I mentioned this idea in last week's newsletter. Here's what some readers said:
"Back to the Ancient Past. I'll have to get a Patron. Seriously, 70% capital gains tax sounds reasonable since these asset holders are the main recipients of QE. Why shouldn't they have to give back? The problem with ancient Greece is that only the Patrons invested in infrastructure and charity, and when they went on strike Rome fell." Eli
"I think your idea for boosting retail sales is great: the rich should play less with their money and consume more American products and services. Ditto on financing credited roads, bridges and infrastructure. Wonderful!" Michael
"I agree with your idea about the very wealthy spending more. A problem we see here in Hawaii is that the ultra-rich donate to some charity, a huge amount that is then earmarked for a particular group enriching few. I also saw where Zuckerberg donated nearly a billion dollars to a charity which I don't think creates many jobs at all. In 'the good old days,' the Rockefeller's, Astor's, etc. funded large building projects like libraries, theaters, and the highways you mentioned. I believe trickle down is a good solid concept for a democracy but it should create jobs, not just enrich singular charities. Although I disagree with you often, I do enjoy your writing and appreciate your research." aloha, Robert
This idea should also be attractive to conservatives, because it gets the government out of building infrastructure. As President Reagan said, ""Government is not the solution to our problem, government is the problem." Liberals will like it, because it raises taxes on the rich without increasing the income tax rate.
The onslaught of brutal winter storms that pummeled the nation drove home heating oil prices up 3.7% in January, according to the latest Consumer Price Index report. Natural gas prices rose 3.6%, nearly as much. These fuel costs were offset by price drops elsewhere: gasoline (-1%), new cars and trucks (-.3%), and apparel (-.3%). As a result, inflation was mild, rising only a miniscule .1%.
These fuel oil and natural gas prices will drop in the spring, as will any price jumps in gasoline. That happens every year, as refineries finish their maintenance and reopen for the summer driving season. Therefore, expect inflation to remain even less of a threat.
The Federal Reserve looks at a different inflation measurement, one that strips away monthly changes in gas and food prices. That's the so-called core inflation rate. The Fed prefers to compare prices to last year, to take out any seasonal impact as well. That rate was just 1.6%, well below the Fed's 2% target. Â (Source: Bureau of Labor Statistics, Consumer Price Index, February 19, 2014)
How It Affects You
Inflation isn't a threat in the standard measurements. However, it's showing up in stock and bond prices, and other investments.
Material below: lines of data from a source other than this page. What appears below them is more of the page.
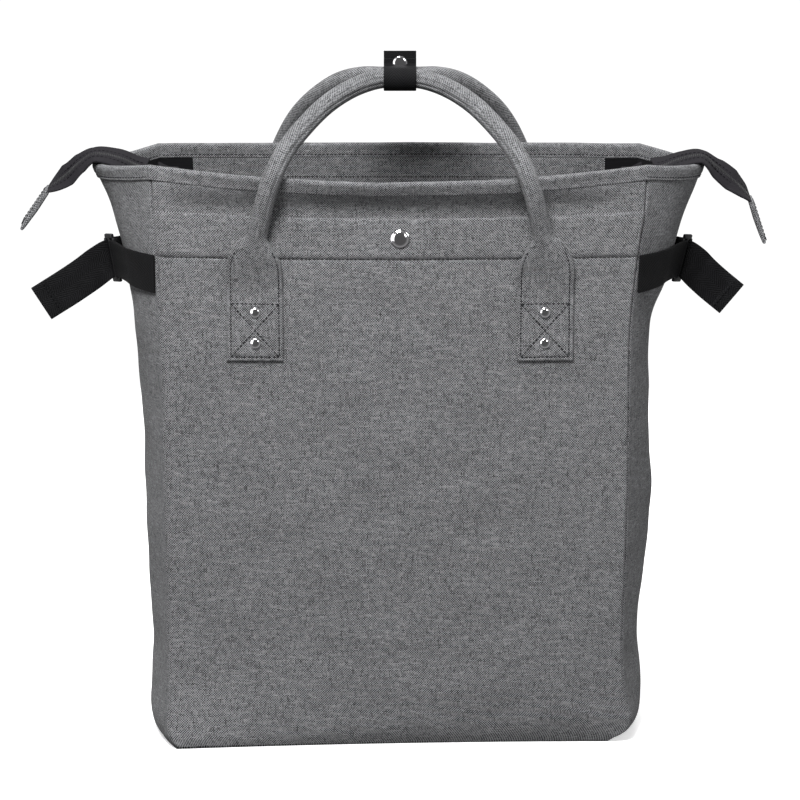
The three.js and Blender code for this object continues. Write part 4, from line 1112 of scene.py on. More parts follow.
    def round_stations(self, step: float = 0.004) -> list[tuple[Panel, float]]:
        """Places once round the body, panel by panel.

        Args:
            step: their spacing in metres.

        Returns:
            The wall and the place across it of each.
        """
        found = []
        for panel in Panel:
            count = round(2 * self.half_length(panel) / step)
            found += [(panel, 2 * k / count - 1) for k in range(count)]
        return found

    def loop(self, share: float, outset: float, step: float = 0.004) -> Array:
        """One level once round the body, with mitred corners.

        Args:
            share: the share of the height.
            outset: how far outward.
            step: the points' spacing.

        Returns:
            Points in metres.
        """
        stations = self.round_stations(step)
        points, normals = np.zeros((len(stations), 3)), np.zeros((len(stations), 3))
        for panel in Panel:
            chosen = [k for k, (p, _) in enumerate(stations) if p is panel]
            across = np.array([stations[k][1] for k in chosen])
            points[chosen] = self.at(panel, across, np.full(len(across), share))
            inward = np.clip(across, -0.985, 0.985)
            normals[chosen] = self.normal(panel, inward, np.full(len(across), share))
        before, after = unit(points - np.roll(points, 1, 0)), unit(np.roll(points, -1, 0) - points)
        turn = np.clip((before * after).sum(-1), -1, 1)
        flat = unit(before + after)
        outward = unit(np.cross(flat, np.array([0, 0, 1.0])))
        lifted = unit(outward * np.linalg.norm(normals[:, :2], axis=1)[:, None] + normals * [0, 0, 1])
        corner = 1 / np.maximum(np.sqrt((1 + turn) / 2), 0.6)
        return points + lifted * (outset * corner)[:, None]


class Side(Enum):
    """The bag's left and right as the photograph shows them, with their direction along x."""

    LEFT = -1
    RIGHT = 1

    @property
    def word(self) -> str:
        """The side's name in lower case."""
        return self.name.lower()

    @property
    def panel(self) -> Panel:
        """The side's gusset."""
        return Panel[self.name]


@dataclass(frozen=True)
class Row:
    """One row of a ribbon: its middle, the direction across it and its thickness."""

    at: Array
    across: Array
    thick: float


def flat_profile(columns: int, round_share: float) -> tuple[Array, Array]:
    """Half of a flat strip's section with rounded edges.

    Args:
        columns: about how many points lie across it.
        round_share: the share of its half width that its edge takes to round off.

    Returns:
        Places across it from -1 to 1, and its half thickness there as a share.
    """
    edge = 1 - round_share * (1 - np.cos(np.linspace(0, math.pi / 2, 5)))
    places = np.concatenate([-edge, np.linspace(edge.min() * -1, edge.min(), columns), edge])
    places = np.unique(np.round(places, 5))
    outside = np.maximum(np.abs(places) - (1 - round_share), 0) / round_share
    return places, np.maximum(np.sqrt(np.maximum(1 - outside**2, 0)), 0.12)


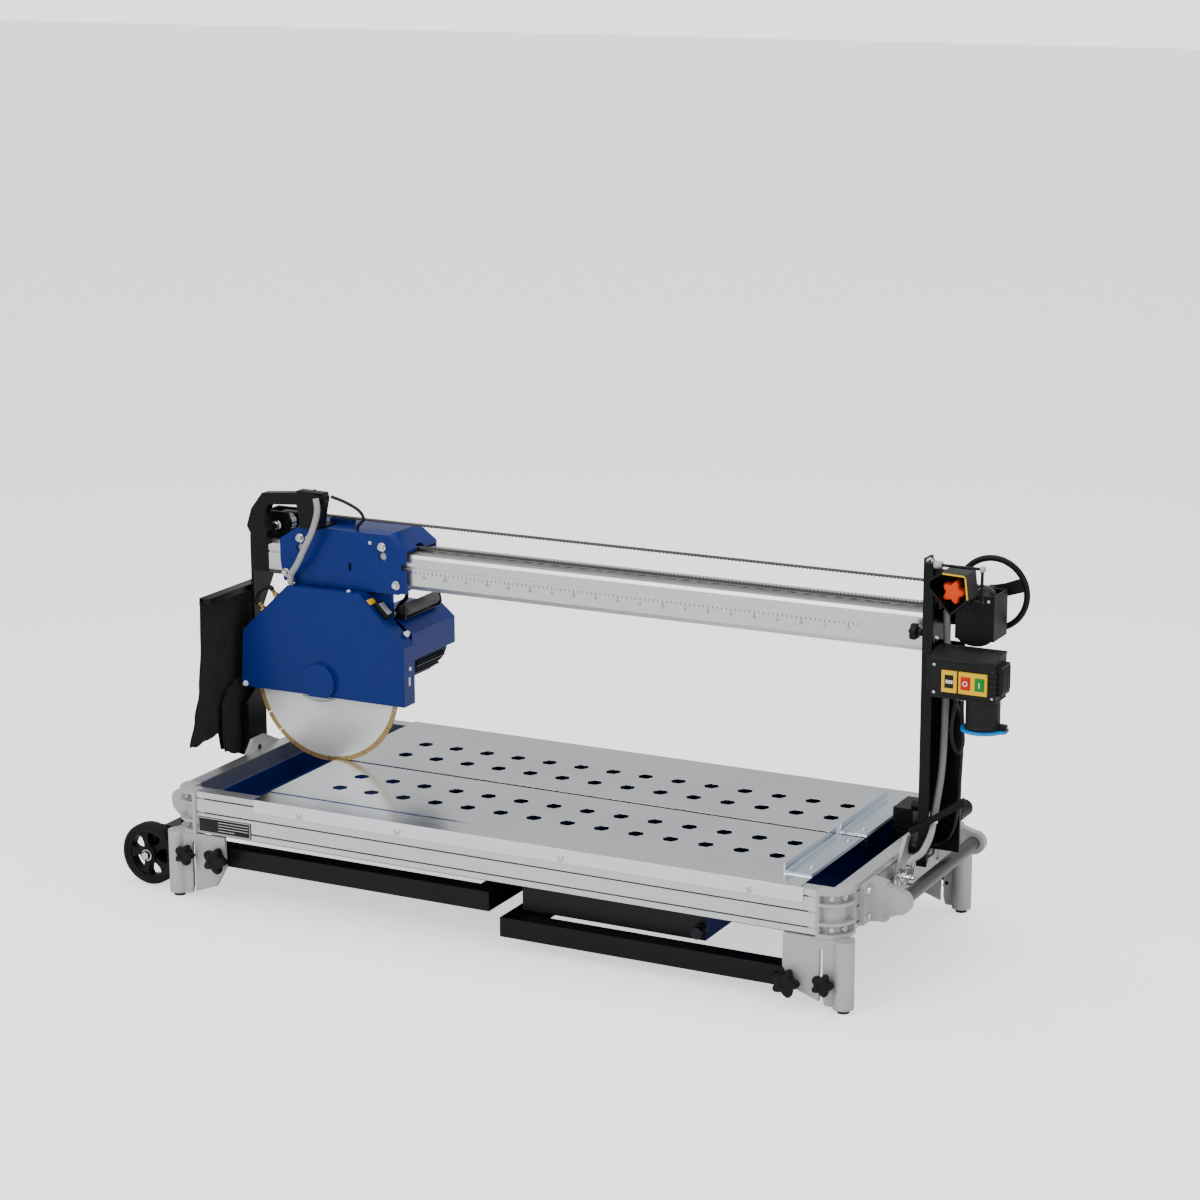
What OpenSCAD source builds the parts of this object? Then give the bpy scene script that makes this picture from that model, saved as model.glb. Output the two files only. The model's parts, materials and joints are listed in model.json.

That's known as an asset bubble, and it occurs when there's too much money chasing too few investments. The CPI only measures the prices of consumer goods and services, not assets like stocks, bonds and housing.
That's why the stock market went up 30% last year, and has been so volatile this year. What should you do? If invested in the stock market, keep an eye on prices. They could drop another 5% as the Fed removes Quantitative Easing this year.